Speaking Out: Choosing my Catholic faith

By  Christina Donati, Youth Speak News
  • July 11, 2018

I grew up always attending Catholic school, from elementary school through university.

As a 23-year-old now, I don’t have any regrets about this choice my parents made for my early education. But reflecting back, I definitely think that there’s a fine line between making faith a choice and not just an obligation. 

I come from a religious family where my grandparents passed down their beliefs and devotion to God to my parents and eventually to myself and my siblings. My family celebrated all religious holidays and I was expected to be a part of the ceremony in one way or another (such as doing readings or singing). For every sacrament I received, it wasn’t even a question about whether or not I would be participating. Essentially, I have always been guided toward a certain path and have just been expected to follow it.

This makes sense coming from a Catholic family. However, I eventually got to a point in my life where I often wondered what other beliefs there are in the world. 

If I’m being completely honest, I felt pressured to take a certain direction with my faith, and that’s what started to turn me off from being a devoted Catholic citizen. With my own experiences, I never felt like I had a choice. As an adult who is now faced with making many difficult choices every day, I question whether I would be where I am if I had the choice in my faith.
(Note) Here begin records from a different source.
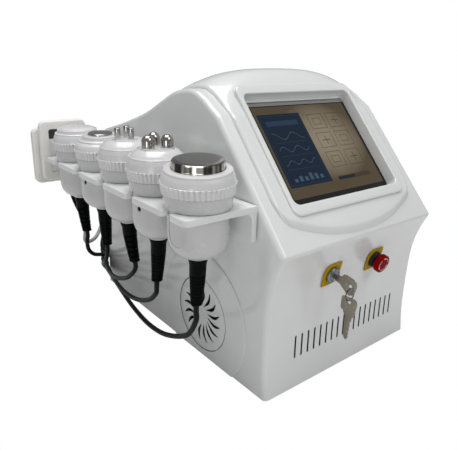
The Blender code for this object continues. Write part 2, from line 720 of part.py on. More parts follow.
def screen_surround(parent):
    """Raised console moulding: a grid over the slope and crest, hollow under the hump."""
    side = (0.0, SURROUND_ROUND * 0.25, SURROUND_ROUND, SURROUND_ROUND * 2.9)
    half = BODY_WIDTH / 2 - SURROUND_MARGIN
    inner_shares = (0.20, 0.44, 0.72, 1.0)
    offsets = list(side) + [side[-1] + (half - side[-1]) * s for s in inner_shares]
    columns = [SURROUND_MARGIN + o for o in offsets]
    columns += [BODY_WIDTH - c for c in reversed(columns[:-1])]
    crest = [p[0] for p in crest_points() if SLOPE_END_Y < p[0] <= surround_rear()]
    bottom_steps = (0.0, SURROUND_ROUND * 0.25, SURROUND_ROUND)
    share_steps = (0.12, 0.35, 0.62, 0.85, 1.0)
    bm = bmesh.new()
    top, under = [], []
    for x in columns:
        t0 = surround_bottom(x)
        ts = [t0 + s for s in bottom_steps]
        ts += [ts[-1] + (SLOPE_LENGTH - ts[-1]) * s for s in share_steps]
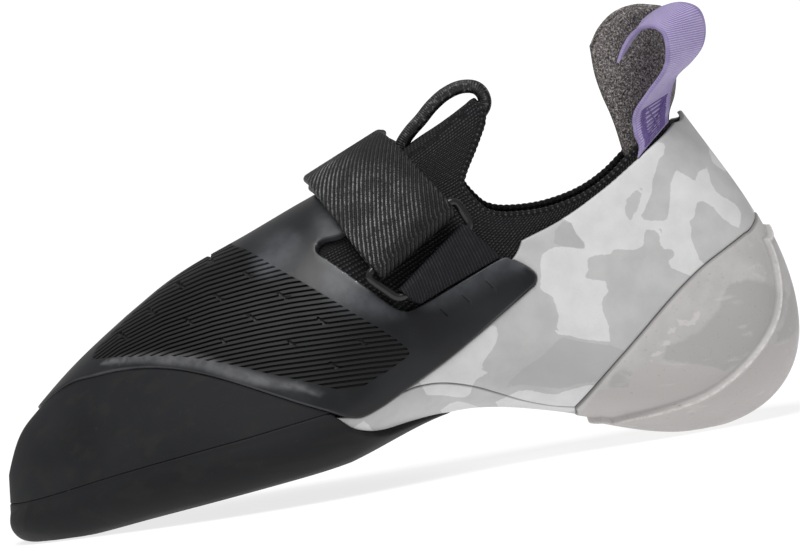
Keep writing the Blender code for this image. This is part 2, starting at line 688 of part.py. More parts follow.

When I took a world religions class in Grade 11, we were taught about many other faiths. I love the idea of meditation derived from Buddhism and I love practising yoga derived from Hinduism. Although practising these methods doesn’t change my religion or make me part of a new one, it allows me to believe there is room for more learning and understanding of other faiths. 

Learning about other religions helped me appreciate the Church more. It helped me understand the importance of community in our practice. It helped me learn the importance of tradition and being connected to ancient prayers and rituals. I learned that God is truly universal and that everyone can know Him. 

I don’t have any regrets with my parents bringing me up with my Catholic faith. Whether I had the choice or not, I’m happy with who I am and what I believe in, but this isn’t a feeling that every other youth shares. If there isn’t immense pressure for children to follow their Catholic beliefs because their parents say so, they may be able to find it on their own. I strongly believe that kids are smart enough to know what is right for them. 

Faith should be a balance of guidance toward the right path, but also leaving room for youth to grow on their own. 

As I said before, and I believe this more than ever, your faith is a special relationship with you and God alone, and that relationship should be a choice, not an obligation. 

(Donati, 23, is a fourth-year English and sociology student at Western University in London, Ont.)